Cada 1 de mayo suelo salir a calle. Asista o no a toda la manifestación, me gusta pasear por la Plaza Mayor a la hora en que concluye, mirar a la cara a los que acuden a ella y escuchar a los dirigentes sindicales antes de irme a casa.
Los que llevamos largo tiempo oyendo discursos de los líderes, estábamos acostumbrados a escuchar reivindicaciones salariales, quejas sobre derechos adquiridos conculcados, reivindicaciones sobre conciliación entre maternidad y trabajo, así como otras cosas típicas de gente empleada que aspira a trabajar en las mejores condiciones que sea posible.
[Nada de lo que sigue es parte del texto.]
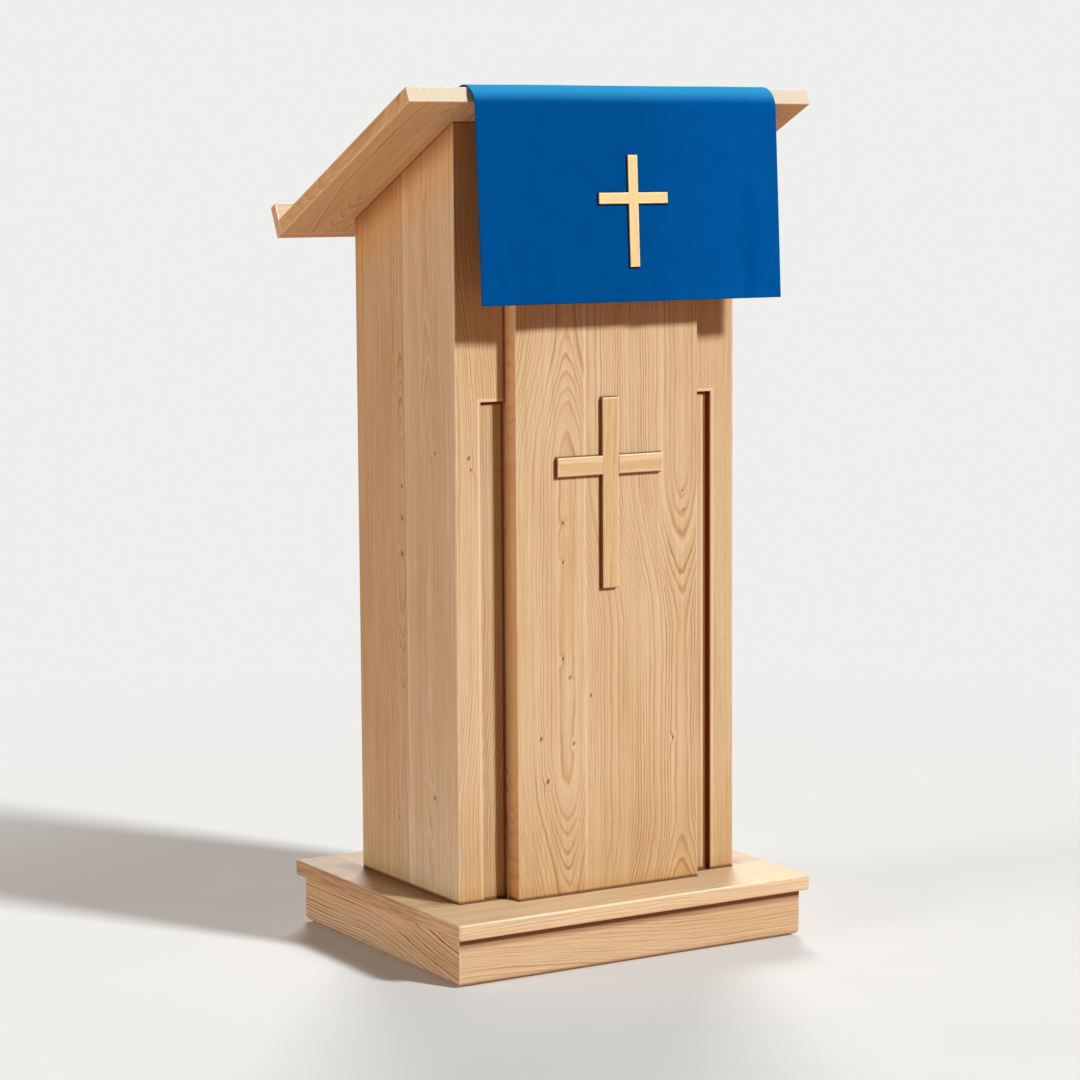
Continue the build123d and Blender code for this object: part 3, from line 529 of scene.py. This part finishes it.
# Directions across, through and along the grain of the boards.
FRONT, SIDE, LONG, DEEP, LEVEL, SLOPING = "XYZ", "YXZ", "ZYX", "ZXY", "YZX", "XZY"
CLOTH_FOLD, CLOTH_HEM = (-200.0, 1228.7), (-214.7, 912.0)       # (Y, Z) of the cloth's bend and low edge
DROP = math.atan2(CLOTH_FOLD[0] - CLOTH_HEM[0], CLOTH_FOLD[1] - CLOTH_HEM[1])   # lean of the hanging cloth
SHADED_FOOT, LIT_FOOT = (190.0, (0.88, 0.80, 0.70)), (420.0, (1.10, 1.18, 1.26))     # (height, tone): painted shade at the foot of the front boards, painted light at the foot of the left side
BOARDS = {
    # Front of the body
    "raised_panel_left_board": dict(
        axes=FRONT, pith=(-68, PANEL_FACE + 16), bend=(480, 36, 200), span=220, ring=5.8, side_tone=-1,
        stands=True, foot=SHADED_FOOT, cross=PANEL_CROSS, knots=[
            (-74, 610, 1.9), (-74, 556, 1.8), (-75, 422, 2.0), (-64, 395, 1.8), (-111, 313, 2.4),
            (-58, 302, 2.1), (-100, 253, 2.8)]),
    "raised_panel_right_board": dict(
        axes=FRONT, pith=(121, PANEL_FACE + 17), bend=(322, -38, 130), span=230, ring=5.8, side_tone=1,
        stands=True, foot=SHADED_FOOT, cross=PANEL_CROSS, knots=[
            (-30, 367, 1.9), (106, 295, 1.8), (123, 644, 1.4), (124, 616, 1.3)]),
    "left_front_stile": dict(axes=FRONT, pith=(-236, BODY_FACE + 14), bend=(600, 22, 160), span=260, ring=4.6,
                             rebate=True, stands=True, foot=SHADED_FOOT,
                             knots=[(-206, 704, 2.3), (-203, 688, 1.7)]),
    "right_front_stile": dict(axes=FRONT, pith=(330, BODY_FACE + 20), bend=(500, 8, 200), ring=3.0,
                              contrast=0.6, rebate=True, stands=True, foot=SHADED_FOOT),
    "front_backing_board": dict(axes=FRONT),
    # Sides
    "left_side_front_board": dict(axes=SIDE, pith=(-60, -255), bend=(500, 12, 200), span=300, ring=5.5,
                                  contrast=0.50, tint=(1.0, 1.09, 1.22), stands=True, foot=LIT_FOOT,
                                  knots=[(-70, 228, 2.7), (-80, 707, 1.8)]),
    "left_side_rear_board": dict(axes=SIDE, pith=(17, -211), bend=(590, 24, 45), span=230, ring=4.4,
                                 contrast=0.95, tint=(0.91, 0.92, 0.90), stands=True, foot=LIT_FOOT,
                                 knots=[(16, 655, 2.2), (16, 610, 2.8), (17, 560, 3.2), (36, 184, 2.0)]),
    "right_side_front_board": dict(axes=SIDE, pith=(-50, 200), bend=(420, 26, 140), span=260, ring=4.6,
                                   stands=True, knots=[(-84, 655, 1.8), (-66, 640, 1.4)]),
    "right_side_rear_board": dict(axes=SIDE, pith=(90, 205), bend=(650, -26, 120), span=260, ring=4.2,
                                  tint=(0.97, 0.93, 0.88), stands=True, knots=[(60, 340, 2.0)]),
    # Base
    "base_slab": dict(axes=LEVEL, pith=(-60, -150), bend=(-120, 12, 120), span=240, ring=4.2, contrast=0.7,
                      tint=(1.13, 1.16, 1.20), edge_wear_and_highlight=1.2, is_slab=True),
    "plinth_front_board": dict(axes=LONG, pith=(-38, -190), bend=(-330, 26, 60), span=420, ring=4.4,
                               contrast=0.8, lip=True),
    "plinth_rear_board": dict(axes=LONG, pith=(100, 190), bend=(60, 20, 110)),
    "plinth_left_board": dict(axes=DEEP, pith=(-42, -262), bend=(-330, -52, 40), span=330, ring=5.2,
                              tint=(1.09, 1.15, 1.24), contrast=1.5, late=0.5),
    "plinth_right_board": dict(axes=DEEP, pith=(-30, 262), bend=(-200, 34, 60), span=300, ring=4.8),
    "plinth_centre_bearer": dict(axes=DEEP),
    "plinth_corner_blocks": dict(axes=FRONT),
    # Desk
    "desk_board": dict(axes=SLOPING, tilt=DESK_SLOPE, pith=(-250, 1010), bend=(-520, 26, 60), span=260,
                       ring=5.0, tint=(1.03, 1.02, 1.00), end_face=True),
    "book_ledge": dict(axes=LONG, tilt=DESK_SLOPE),
    "left_desk_cleat": dict(axes=SLOPING, tilt=DESK_SLOPE),
    "right_desk_cleat": dict(axes=SLOPING, tilt=DESK_SLOPE),
    # Inside
    "left_floor_cleat": dict(axes=SLOPING),
    "right_floor_cleat": dict(axes=SLOPING),
    "front_top_rail": dict(axes=LONG),
    "rear_top_rail": dict(axes=LONG, pith=(1000, 190)),
    "rear_kick_rail": dict(axes=LONG, pith=(120, 190)),
    "shelf": dict(axes=LEVEL, pith=(30, 655)),
    # Crosses
    "panel_cross_upright": dict(axes=FRONT, pith=(22, -120), bend=(640, 4, 200), ring=5.0, contrast=0.6,
                                tint=(1.04, 0.98, 0.86), edge_wear_and_highlight=1.2, dark_back=1.5),
    "panel_cross_arm": dict(axes=LONG, pith=(672, -120), bend=(0, 4, 90), ring=5.0, contrast=0.6,
                            tint=(1.13, 1.11, 1.06), edge_wear_and_highlight=1.2, dark_back=1.5),
    "cloth_cross_upright": dict(axes=FRONT, tilt=DROP, pith=(40, -160), bend=(1000, 3, 100), ring=4.0,
                                contrast=0.25, tint=(1.40, 1.38, 1.08), edge_wear_and_highlight=1.0, dark_back=0.9),
    "cloth_cross_arm": dict(axes=LONG, tilt=DROP, pith=(1080, -160), bend=(0, 3, 100), ring=4.0,
                            contrast=0.25, tint=(1.40, 1.38, 1.08), edge_wear_and_highlight=1.0, dark_back=0.9),
    # Pegs
    "rail_dowels": dict(axes=LONG, ring=2.0),
    "ledge_dowels": dict(axes=SLOPING, tilt=DESK_SLOPE, ring=2.0),
    "plinth_dowels": dict(axes=FRONT, ring=2.0),
    "cross_dowels": dict(axes=SLOPING, ring=2.0),
}
for board, settings in BOARDS.items():
    paint(board, wood(board, **settings))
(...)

Pero desde el estallido de esta crisis-trampa, la principal preocupación ha pasado a ser la falta de ocupación remunerada. Así que, de la misma manera que el departamento del ramo ha cambiado el nombre de Ministerio de Trabajo por Ministerio de Empleo, creo que el 1 de Mayo debería de actualizarse y pasar de ser, en adelante, el Día del Paro.
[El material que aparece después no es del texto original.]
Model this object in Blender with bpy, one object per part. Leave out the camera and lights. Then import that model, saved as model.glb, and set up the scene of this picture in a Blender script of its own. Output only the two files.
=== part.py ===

Esto podría ser un chiste si tras él no se encontraran verdaderos dramas. Recientemente, este mismo medio publicó un artículo del cardiólogo Maximiliano Diego, miembro destacado de la Asociación para la Defensa de la Sanidad Pública. Cuenta en él algo espeluznante. Resulta que un padre de familia tratado de un infarto fue reingresado a los pocos meses por otro episodio cardiaco aún más grave que el anterior. La razón: cobraba los cuatrocientos euros del subsidio de paro y la medicación le costaba cien al mes. Así que, o tomaba las pastillas o comían sus hijos.
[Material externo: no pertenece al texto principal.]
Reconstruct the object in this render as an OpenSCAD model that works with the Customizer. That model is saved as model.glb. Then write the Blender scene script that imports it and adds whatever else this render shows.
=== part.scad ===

Desgraciadamente, esta historia no es un hecho aislado. No hace mucho, en mi centro de salud, escuché e una jubilada afirmar que no tomaba fármacos desde que tenía que pagar por ellos. “Con lo ahorrado, puedo comprarle algo a los nietos; los pobres no tienen ni caramelos desde que despidieron a sus padres”, aseguraba… Por desgracia, situaciones como ésta se dan a diario. Este país padece casi un 26 por ciento de paro. Y cuatro de cada diez de estos desempleados no cobran ya absolutamente nada.
Falta de medios
Estas proporciones significan muchas personas al borde del abismo, a las que el Estado no ofrece más solución que la caridad. Y además, absolutamente siempre, se perjudica a los más pobres, a los más desposeídos, a los más vulnerables. Es frecuente escuchar quejas de enfermeras, de médicos, de auxiliares y otros profesionales sanitarios. Todos ellos coinciden en que cada día resulta más difícil hacer su trabajo por falta de medios y de personal. Y ni a unos ni a otros nadie parece ofrecer otra cosa que la falsa esperanza, la insistencia en que lo peor ha pasado y que los síntomas de recuperación florecen por todos los rincones. Eso, mientras su mundo se les desmorona a los pies.
Nadie sabe a qué puede conducir esta situación. Se supone que, en un Estado como el nuestro, los ciudadanos tienen, entre otros, derecho al trabajo, a la educación, a la salud y a recibir una atención social en la vejez, o en la dependencia. Hasta hace poco, parecía que estábamos camino de conseguirlo. Después se nos dijo que habíamos vivido por encima de nuestras posibilidades. El señor Rajoy incluso llegó a afirmar que tendríamos todo el Estado de Bienestar que nuestra sociedad pueda permitirse.
Teniendo en cuenta que la mayoría no ha vivido por encima de las posibilidades que tenía o creía tener, y que los que lo hicieron fueron engañados por los bancos o impulsados por la necesidad de procurarse un techo bajo el que vivir, no sería de sorprender si muchos acaban deseando tener solamente el capitalismo que nuestra sociedad se pueda permitir.